The best strategy is to process towers from the largest maximum height to the smallest. Why? Because towers with larger limits are more flexible. They can be assigned many possible heights. Smaller towers have fewer choices, so we must be careful not to waste small available values too early.
After sorting in descending order, we keep track of the largest height we are still allowed to use. For the first tower, that value can be its maximum height. For every next tower, its height must be:
- No greater than its own maximum height
- Strictly smaller than the previously assigned height
Therefore, the assigned height is:
currentHeight = min(maximumHeight[i], previousHeight - 1)
If currentHeight becomes 0 or negative, we cannot build all towers with positive unique heights.
Why the Greedy Approach Works
The greedy approach works because at every step we assign the largest possible height that does not break uniqueness. This choice is optimal: making the current tower smaller than necessary would never help increase the total sum. It would only reduce the answer and still leave the same or fewer useful height options for future towers.

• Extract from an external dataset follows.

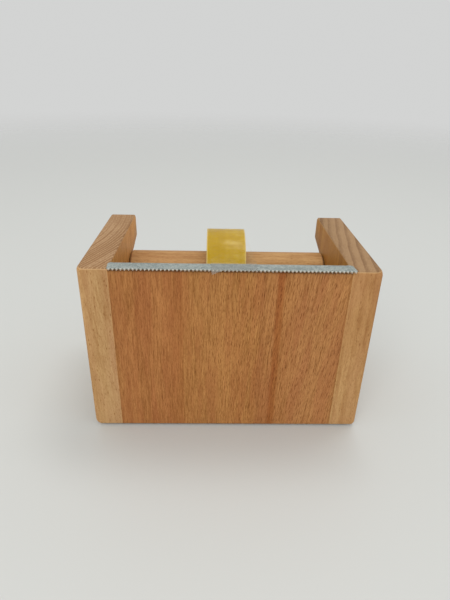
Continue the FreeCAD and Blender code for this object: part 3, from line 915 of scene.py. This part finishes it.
def makeScrew(middle):
    radius, height = screw["radius"] * mm, screw["height"] * mm
    halfWidth = screw["crossWidth"] / 2 * mm
    faceY = middle.y + height
    clearSelection()
    bpy.ops.mesh.primitive_cylinder_add(
        vertices=screw["sides"], radius=radius, depth=height,
        location=(middle.x, middle.y + height / 2, middle.z), rotation=(math.radians(-90), 0, 0))
    piece = placed("screwMiddle")
    # dome: the rim of the outer face is rounded
    rounded(piece, "edges", lambda a, b: min(a.y, b.y) > faceY - touch, screw["dome"], screw["domeSteps"])
    # shank and tip
    pick(piece, "faces", lambda centre, normal: normal.y < -facing)
    bpy.ops.mesh.inset(thickness=(screw["radius"] - screw["shank"]) * mm)
    extrude(0, -screw["shankLength"] * mm, 0)
    extrude(0, -screw["tip"] * mm, 0)
    bpy.ops.mesh.merge(type="COLLAPSE")
    bpy.ops.object.mode_set(mode="OBJECT")

    # recess: four planes cut the flat of the head, and the cross between them is pushed in
    def isFlat(centre, normal):
        return centre.y > faceY - touch and normal.y > facing

    def inCross(centre, normal):
        away = min(abs(centre.x - middle.x), abs(centre.z - middle.z))
        return isFlat(centre, normal) and away < halfWidth

    for axis in (0, 2):
        for side in (-1, 1):
            normal = [0, 0, 0]
            normal[axis] = 1
            point = Vector(middle)
            point[axis] += side * halfWidth
            pick(piece, "faces", isFlat)
            bpy.ops.mesh.bisect(plane_co=point, plane_no=normal)
            bpy.ops.object.mode_set(mode="OBJECT")
    pick(piece, "faces", inCross)
    extrude(0, -screw["crossDepth"] * mm, 0)
    bpy.ops.transform.resize(value=(screw["crossTaper"], 1, screw["crossTaper"]), center_override=middle)
    bpy.ops.object.mode_set(mode="OBJECT")
    return cleaned(piece, screw["smooth"])


def screwMaterial():
    material, tree, shader = newMaterial("zincScrew")
    cloud = softNoise(tree, objectPlace(tree), screw["cloudCell"], detail=4.0, roughness=0.6)
    tone = ramp(tree, cloud, *screw["lightFrom"])
    feed(tree, shader.inputs["Base Color"], mixColour(tree, tone, screw["dark"], screw["light"]))
    feed(tree, shader.inputs["Roughness"], centred(tree, cloud, screw["roughSpread"], screw["roughness"]))
    shader.inputs["Metallic"].default_value = 1.0
    return material


def makeScrews():
    reach = (screwsHigh.x - screwsLow.x) / 2 - screw["radius"] * mm
    middle = (screwsLow + screwsHigh) / 2
    pieces = [makeScrew(Vector((middle.x, screwsHigh.y - screw["height"] * mm, middle.z)))]
    for name, side in (("screwLeft", -1), ("screwRight", 1)):
        copy = copied(pieces[0], name)
        copy.location.x = side * reach
        bpy.ops.object.transform_apply(location=True, rotation=True, scale=True)
        pieces.append(copy)
    zinc = screwMaterial()
    for piece in pieces:
        dress(piece, zinc, "dispenser_body", "screw_steel", "strip_screws")


makeScrews()
print("screws made")


# Floor, light and camera. Room and lamps are in metres.

room = {
    "floorSide": 6.0, "floorColour": (0.585, 0.595, 0.57), "floorRoughness": 0.6, "fade": (0.3, 1.6),
    "sky": (1.0, 1.0, 1.0), "skyStrength": 0.77, "background": (0.65, 0.655, 0.65),
}
lamps = [
    {"name": "overheadLamp", "place": (0.22, 0.28, 1.15), "sides": (0.55, 0.24), "power": 2.9},
    {"name": "frontLamp", "place": (-0.30, -0.95, 0.90), "sides": (0.8, 0.8), "power": 6.0},
]
lens = {
    "focal": 27.495, "sensor": 36, "nearest": 0.01,
    "aside": -7.52, "ahead": 169.48, "height": 156.62,  # its place, seen from the panel's front
    "down": 27.407, "yaw": 1.803, "roll": 1.48,
}


def makeFloor():
    clearSelection()
    bpy.ops.mesh.primitive_plane_add(size=room["floorSide"])
    floor = bpy.context.object
    floor.name = "floor"
    material, tree, shader = newMaterial("paleTable")
    feed(tree, shader.inputs["Base Color"], room["floorColour"])
    feed(tree, shader.inputs["Roughness"], room["floorRoughness"])
    # far off, the floor fades into the backdrop
    faded = ramp(tree, lengthOf(tree, objectPlace(tree)), *room["fade"])
    clear = addNode(tree, "BsdfTransparent").outputs[0]
    seen = addNode(tree, "MixShader", {0: faded, 1: shader.outputs[0], 2: clear}).outputs[0]
    tree.links.new(seen, tree.nodes["Material Output"].inputs["Surface"])
    floor.data.materials.append(material)


def makeSky():
    world = bpy.data.worlds.new("studio")
    bpy.context.scene.world = world
    world.use_nodes = True
    tree = world.node_tree
    tree.nodes.clear()
    # the backdrop is what is seen straight on, in gloss and through film, and the sky is what gives light
    rays = addNode(tree, "LightPath").outputs
    seen = sums(tree, "MAXIMUM", rays["Is Camera Ray"], rays["Is Glossy Ray"])
    seen = sums(tree, "MAXIMUM", seen, rays["Is Transmission Ray"])
    light = addNode(tree, "Background", {"Color": room["sky"], "Strength": room["skyStrength"]}).outputs[0]
    shown = addNode(tree, "Background", {"Color": room["background"], "Strength": 1.0}).outputs[0]
    mixed = addNode(tree, "MixShader", {0: seen, 1: light, 2: shown}).outputs[0]
    addNode(tree, "OutputWorld", {0: mixed})


def makeLamp(lamp):
    light = bpy.data.lights.new(lamp["name"], "AREA")
    light.shape = "RECTANGLE"
    light.size, light.size_y = lamp["sides"]
    light.energy = lamp["power"]
    holder = bpy.data.objects.new(lamp["name"], light)
    holder.location = lamp["place"]
    holder.rotation_euler = (-Vector(lamp["place"])).to_track_quat("-Z", "Y").to_euler()
    bpy.context.scene.collection.objects.link(holder)


def makeCamera():
    camera = bpy.data.cameras.new("camera")
    camera.lens = lens["focal"]
    camera.sensor_width = lens["sensor"]
    camera.clip_start = lens["nearest"]
    holder = bpy.data.objects.new("camera", camera)
    holder.location = (lens["aside"] * mm, panelLow.y - lens["ahead"] * mm, lens["height"] * mm)
    turn = Matrix.Rotation(math.radians(-lens["yaw"]), 3, "Z")
    tilt = Matrix.Rotation(math.radians(90 - lens["down"]), 3, "X")
    roll = Matrix.Rotation(math.radians(lens["roll"]), 3, "Z")
    holder.rotation_euler = (turn @ tilt @ roll).to_euler()
    bpy.context.scene.collection.objects.link(holder)
    bpy.context.scene.camera = holder


makeFloor()
makeSky()
for lamp in lamps:
    makeLamp(lamp)
makeCamera()
bpy.context.scene.view_settings.view_transform = "Standard"
print("studio made")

Sorting descending gives us a clean structure. Since we process bigger limits first, each new tower only needs to be smaller than the previous assigned height. This automatically guarantees uniqueness because the assigned sequence becomes strictly decreasing.
For example, suppose after sorting we have:
[7, 7, 6, 5]
The greedy assignment is:
7, 6, 5, 4
This is clearly better than something like:
7, 5, 4, 3
The second assignment is valid, but it unnecessarily reduces the second tower. Since the goal is to maximize the sum, we should always keep each tower as tall as possible while preserving uniqueness.
Algorithm Steps
- Sort
maximumHeightin descending order. - Initialize
previousHeightto a very large number, or simply use the first sorted value. - For each maximum height:
- Choose
currentHeight = min(maxHeight, previousHeight - 1). - If
currentHeight <= 0, return-1. - Add
currentHeightto the answer. - Update
previousHeight = currentHeight.
- Choose
- Return the final sum.
JavaScript Solution
function maximumTotalSum(maximumHeight) {
maximumHeight.sort((a, b) => b - a);
let total = 0;
let previousHeight = Infinity;
for (const maxHeight of maximumHeight) {
const currentHeight = Math.min(maxHeight, previousHeight - 1);
if (currentHeight <= 0) {
return -1;
}
total += currentHeight;
previousHeight = currentHeight;
}
return total;
}
This implementation is short, readable, and efficient. The variable previousHeight ensures that every new tower is strictly shorter than the one before it.
Python Solution
class Solution:
def maximumTotalSum(self, maximumHeight):
maximumHeight.sort(reverse=True)
total = 0
previous_height = float("inf")
for max_height in maximumHeight:
current_height = min(max_height, previous_height - 1)
if current_height <= 0:
return -1
total += current_height
previous_height = current_height
return total
The Python version follows exactly the same logic. Sorting in reverse order lets us greedily build a strictly decreasing sequence of tower heights.
Complexity Analysis
The time complexity is dominated by sorting:
- Time Complexity:
O(n log n), wherenis the number of towers. - Space Complexity:
O(1)extra space if sorting is done in place, not counting language-specific sorting overhead.
The loop itself is only O(n), so the solution is efficient even for large inputs.
Common Mistakes
One common mistake is to sort in ascending order. That makes the greedy logic harder and may lead to poor choices because small maximum heights get assigned before flexible tall towers. Another mistake is only checking for duplicate maximum values. The actual assigned heights may differ from the maximum values, so uniqueness must be enforced during assignment.
Also, remember that tower heights must be positive. A height of 0 is not allowed. If the greedy process reaches zero, the correct answer is -1.
Final Thoughts
The Unique Towers problem is a classic example of how sorting can unlock a simple greedy strategy. By arranging the towers from the largest maximum height to the smallest, we can assign each tower the tallest possible unique height without reconsidering earlier choices. The result is an elegant solution that is easy to implement and efficient enough for competitive programming constraints.
If you remember one idea, remember this: sort descending, then keep each chosen height just below the previous one while staying within its limit. That single rule gives you the complete solution.